First, there are clothing textures.  The shirts, pants, jackets, etc.  These are TEXTURES and they are created by painting on flat templates in a paint program like GIMP (free) or Photoshop (decidedly NOT free, ouch!)  You can download clothing templates from several places...do a Google search for "Second Life clothing templates".

Then there are prim attachments.  Skirts, cuffs, collars...anything that stands out away from the body.  These can be made with the basic in-world building tools, but very often these days they are made of "sculpted prims", or sculpties.  Sculpties are made in a 3D modeling program like Blender (free) or Maya or LightWave 3D ($$$).  After the model is made, a "weight map" is exported from the modeling program and is used to "shape" the sculpty in Second Life.  There are some in world tools like Prim Generator that can make sculpties from assemblies of ordinary prims that you create in world.

And, there is Mesh.  Mesh is an actual 3D model that, again, is made in Blender or another 3D modeling program.  Then the mesh is saved as a Collada (.dae) file and uploaded to Second Life. 
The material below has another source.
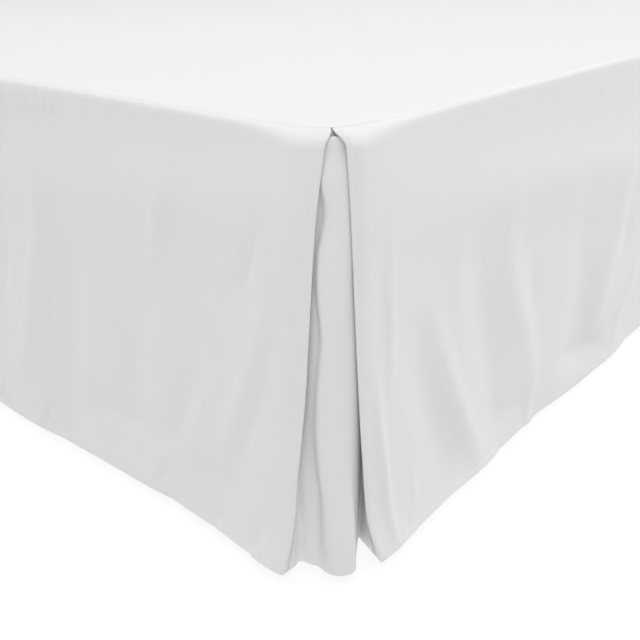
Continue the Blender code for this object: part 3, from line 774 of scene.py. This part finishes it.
def drop_sheet(drop, widest):
    """All points of a drop, rows by columns, with the turns round its folds."""
    places = panel_places(drop["ends"], drop["length"], widest)
    points, facts = panel_sheet(drop, places)
    for end in drop["ends"]:
        edge = -1 if end["side"] == "left_fold" else 0
        seam = float(seam_angle(facts[0][edge]) + SEAM_HALF_GAP)
        turned = [turned_points(end, stop, seam) for stop in DROP_STOPS]
        if end["side"] == "left_fold":
            points = np.concatenate([points, np.stack(turned, axis=1)], axis=1)
        else:
            points = np.concatenate([np.stack(turned[::-1], axis=1), points], axis=1)
    return points, facts


def strip_top(place, step):
    """Distance out and depth of a strip's middle beside the base's rounded edge."""
    centre_out = -BASE_INSET - BASE_EDGE_RADIUS
    centre_below = BASE_CLEARANCE + GAP + BASE_EDGE_RADIUS
    radius = place[1] - centre_out
    roll = min(step / STRIP_ROLL_SHARE, 1.0)
    turn = STRIP_TOP_ANGLE + (math.pi / 2 - STRIP_TOP_ANGLE) * roll
    straight = max(step - STRIP_ROLL_SHARE, 0.0) * STRIP_LENGTHENING
    below = centre_below - radius * math.cos(turn) + straight
    return centre_out + radius * math.sin(turn), below


def strip_sheet(corner):
    """All points of a pleat strip, rows by columns, from behind one fold to the other."""
    stops = np.linspace(STRIP_FIRST, SECTION_END - STRIP_FIRST, STRIP_COLUMNS)
    middles = np.interp(stops, (LEFT_UNDER, RISE, FLANK, RIGHT_UNDER), (0.0, 1.0, 1.0, 0.0))
    rows = []
    for step in np.arange(STRIP_TOP_ROWS) / STRIP_TOP_ROWS:
        row = []
        for stop, middle in zip(stops, middles):
            place = section_place(PLEAT_TOP, -1, stop)
            middle_out, middle_below = strip_top(place, step)
            behind = RETURN_TOP + (PLEAT_TOP - RETURN_TOP) * step
            row.append((corner + place[0], (1 - middle) * place[1] + middle * middle_out,
                        (1 - middle) * behind + middle * middle_below))
        rows.append(row)
    for depth in hang_depths(PLEAT_TOP):
        places = [section_place(depth, -1, stop) for stop in stops]
        rows.append([(corner + place[0], place[1], depth) for place in places])
    return cloth_points(*np.moveaxis(np.array(rows), -1, 0))


def surface_uv(points):
    """Flat coordinates of a sheet in metres, from the lengths of its rows and columns."""
    across = np.linalg.norm(np.diff(points, axis=1), axis=2).mean(axis=0)
    down = np.linalg.norm(np.diff(points, axis=0), axis=2).mean(axis=1)
    u = np.concatenate([[0.0], np.cumsum(across)])
    v = np.concatenate([[0.0], np.cumsum(down)])
    return np.stack(np.meshgrid(u, -v), axis=-1)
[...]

Mesh clothing is "rigged".  That is, it is tied to the avatar skeleton so that it bends and moves with you.  Rigged mesh can't be re-sized, so it is generally offered in multiple sizes to fit more avatars.

Perhaps the trickiest part of either sculpties or mesh is texturing them.  You need to create a UV map of the model in the original modeling software.  This involves "unwrapping" the model and laying it out in two dimensions.  Imagine peeling the skin off an apple, then cutting the skin so it lays flat.  This template is then imported into a paint program (see the first paragraph above), and a texture is painted on it.  This texture is then applied to the model back in the 3D modeling program, before uploading it to Second Life, or it can be saved separately and applied as a texture in SL.

My suggestion:  First learn GIMP, and learn to make clothing textures.  Then tackle the harder bits like sculpties and mesh.